Modeling code records
╭──

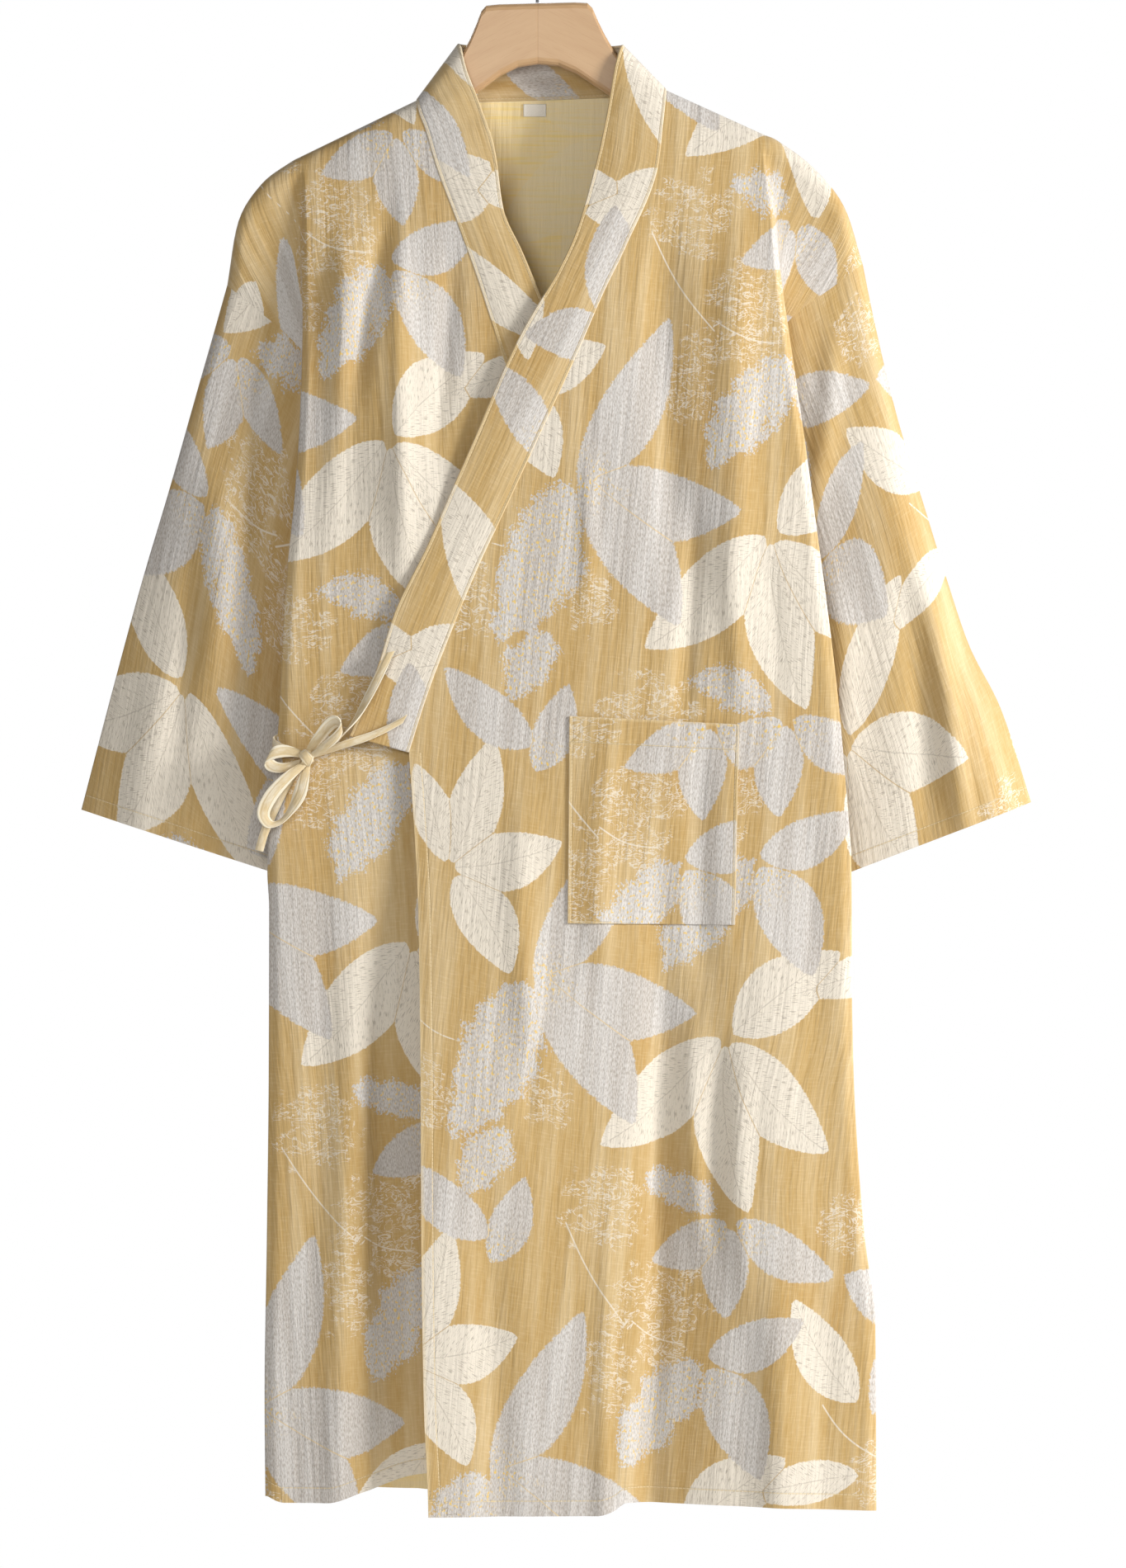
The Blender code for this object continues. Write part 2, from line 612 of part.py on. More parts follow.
def label_rows():
    panel = surface([back_row(d) for d in DROPS])
    grid = []
    for v in (0.5, -0.5):
        line = []
        for u in (-0.5, 0, 0.5):
            x, z = LABEL_AT[0] + u * LABEL[0], LABEL_AT[1] + v * LABEL[1]
            hit = panel.ray_cast(Vector((x, 0.0, z)), Vector((0, 1, 0)))[0]
            line.append((x, hit.y - CLOTH / 2 - LABEL[2] / 2 - 0.5, z))
        grid.append(line)
    return grid


root = bpy.data.objects.new("kimono_on_hanger", None)
bpy.context.scene.collection.objects.link(root)


def cloth(name, rows, colour, thickness=CLOTH, closed=False):
    obj = sheet(name, rows, material(name + "_cloth", colour, 0.9), thickness, closed)
    obj.parent = root
    return obj


cloth("back", [back_row(d) for d in DROPS], (0.60, 0.43, 0.20))
cloth("front_right", [front_row(RIGHT, d) for d in DROPS], (0.58, 0.41, 0.18))
cloth("front_left", [front_row(LEFT, d) for d in DROPS], (0.64, 0.46, 0.22))
cloth("collar", collar_rows(), (0.66, 0.50, 0.27), BAND)
cloth("sleeve_right", sleeve_rows(RIGHT), (0.55, 0.37, 0.15), closed=True)
cloth("sleeve_left", sleeve_rows(LEFT), (0.61, 0.44, 0.21), closed=True)
cloth("pocket", pocket_rows(), (0.62, 0.47, 0.27), 1.4)
cloth("label", label_rows(), (0.86, 0.83, 0.76), LABEL[2])
for name, table in (("tie_front", TIE_FRONT), ("tie_edge", TIE_EDGE), ("tie_side", TIE_SIDE),
                    ("bow_loop_up", LOOP_UP), ("bow_loop_side", LOOP_SIDE),
                    ("bow_loop_low", LOOP_LOW), ("bow_tail", TAIL)):
    cloth(name, ribbon_rows(table), (0.74, 0.62, 0.42), RIBBON)

knot = bmesh.new()
bmesh.ops.create_uvsphere(knot, u_segments=12, v_segments=8, radius=1.0,
                          matrix=Matrix.Diagonal((*[r * MM for r in KNOT_RADII], 1.0)))
knot_obj = add_object("bow_knot", knot, material("bow_knot_cloth", (0.72, 0.60, 0.41), 0.9))
knot_obj.location = Vector(KNOT) * MM
knot_obj.parent = root

hanger_root = bpy.data.objects.new("hanger_level", None)
bpy.context.scene.collection.objects.link(hanger_root)
hanger_root.parent = root
hanger_root.location = (0, 0, -0.1)
hanger_root.rotation_euler = (0, math.radians(-BOARD_TILT), 0)
half_board = [board_ring(*row) for row in BOARD]
other_half = [[(-x, y, z) for x, y, z in ring] for ring in half_board[:0:-1]]
board = tube("hanger", other_half + half_board, material("beech", (0.66, 0.43, 0.27), 0.45))
board.parent = hanger_root
board.location = (0, 0, 0.1)
hook = tube("hook", hook_rings(), material("steel_wire", (0.62, 0.62, 0.63), 0.3, 1.0))
hook.parent = root
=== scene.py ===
"""A cotton kimono robe in a woven leaf print, tied at its side, on a beech hanger."""
import math

import bpy
import numpy as np
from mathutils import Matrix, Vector
from mathutils.bvhtree import BVHTree


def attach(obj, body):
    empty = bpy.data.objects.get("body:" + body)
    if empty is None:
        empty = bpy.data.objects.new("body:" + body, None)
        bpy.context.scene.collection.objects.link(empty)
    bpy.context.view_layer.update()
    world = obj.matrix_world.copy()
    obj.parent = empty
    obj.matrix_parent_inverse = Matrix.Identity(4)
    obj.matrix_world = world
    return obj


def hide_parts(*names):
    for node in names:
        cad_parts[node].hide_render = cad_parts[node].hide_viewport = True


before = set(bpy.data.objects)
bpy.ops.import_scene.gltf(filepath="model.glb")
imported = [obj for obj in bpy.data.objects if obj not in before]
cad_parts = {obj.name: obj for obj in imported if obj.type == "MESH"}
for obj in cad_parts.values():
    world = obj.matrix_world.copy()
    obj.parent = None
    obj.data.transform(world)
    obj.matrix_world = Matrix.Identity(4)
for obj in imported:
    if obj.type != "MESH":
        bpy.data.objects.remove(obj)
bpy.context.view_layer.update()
MM = 0.001

# Studio. A white room with a soft key light on the wearer's left, a fill from the front, two lights
# behind, and a pale round floor below the hem. The camera looks straight at the front.
CAMERA_AIM = (0.0198, -0.02, -0.6775)
CAMERA_DISTANCE = 7.0
PICTURE_HEIGHT = 1.235      # metres of the garment's plane that the picture takes in
SENSOR = 36.0
FLOOR_LEVEL = -1.75
FLOOR_RADIUS = 2.4
ROOM_SEEN = 1.0             # brightness of the room as seen, and as it lights the cloth
ROOM_LIGHT = 0.15
LIGHTS = [("key", (2.6, -1.3, 0.1), 0.8, 91.0),
          ("fill", (-0.7, -3.2, 0.1), 1.2, 33.0),
          ("rim", (3.1, 0.75, -0.4), 1.2, 60.0),
          ("back_light", (-0.6, 2.8, 0.2), 2.0, 40.0)]

scene = bpy.context.scene
scene.view_settings.view_transform = "Standard"
camera = bpy.data.objects.new("camera", bpy.data.cameras.new("camera"))
camera.data.sensor_width = SENSOR
camera.data.lens = SENSOR * CAMERA_DISTANCE / PICTURE_HEIGHT
camera.location = (CAMERA_AIM[0], CAMERA_AIM[1] - CAMERA_DISTANCE, CAMERA_AIM[2])
camera.rotation_euler = (math.radians(90), 0, 0)
scene.collection.objects.link(camera)
scene.camera = camera
for name, place, size, power in LIGHTS:
    lamp = bpy.data.lights.new(name, "AREA")
    lamp.size = size
    lamp.energy = power
    light = bpy.data.objects.new(name, lamp)
    light.location = place
    light.rotation_euler = (Vector(CAMERA_AIM) - Vector(place)).to_track_quat("-Z", "Y").to_euler()
    scene.collection.objects.link(light)


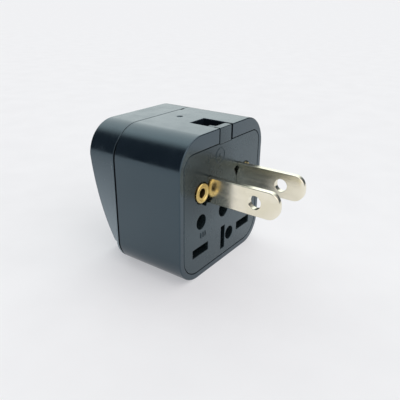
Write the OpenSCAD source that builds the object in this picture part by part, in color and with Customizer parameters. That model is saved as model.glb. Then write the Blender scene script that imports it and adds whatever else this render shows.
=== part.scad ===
// Universal travel adapter: universal socket at the back (+Y), two flat blades at the front (-Y).
// It lies on its lower side, as on a table. +Z is up and X runs across the plug face.
// Y is counted from the plug face inside the modules, and row_frame() then centres the whole length.

/* [Body] */
// Width of the body across the plug face
body_w = 35.5; // [35:0.25:37]
// Height of the body
body_h = 35.5; // [35.5:0.25:37]
// Depth of the main housing, from the plug face to the rear seam
housing_d = 19; // [18.5:0.25:20]
// Depth of the whole body, from the plug face to the socket face
body_d = 27.4; // [26.8:0.2:29]
// Radius of the two upper corners
top_corner_r = 8; // [7:0.25:8.5]
// Radius of the two lower corners
bottom_corner_r = 6.8; // [6:0.2:7.4]
// Wall thickness of the shells
wall = 1.5; // [1.3:0.1:1.6]

/* [Pin plate] */
// Height of the plate's upper edge, where the latch stands
plate_top = 31.9; // [31.5:0.1:32.2]
// Thickness of the plate
plate_t = 2.4; // [2.2:0.1:2.5]
// Height of the two blades' centre line
blade_z = 21.8; // [21.4:0.1:22.2]
// Depth of the open slot in the top wall, from the plug face
window_d = 8.4; // [7.5:0.1:9]
// Width of the open slot in the top wall
window_w = 5.8; // [5.6:0.1:6.4]
// Width of the latch finger that stands in the slot
latch_w = 4.8; // [4.4:0.1:5]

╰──

Report how many lines in these entries contain "imported". Answer with the number only.

**EXPECTED ANSWER**
3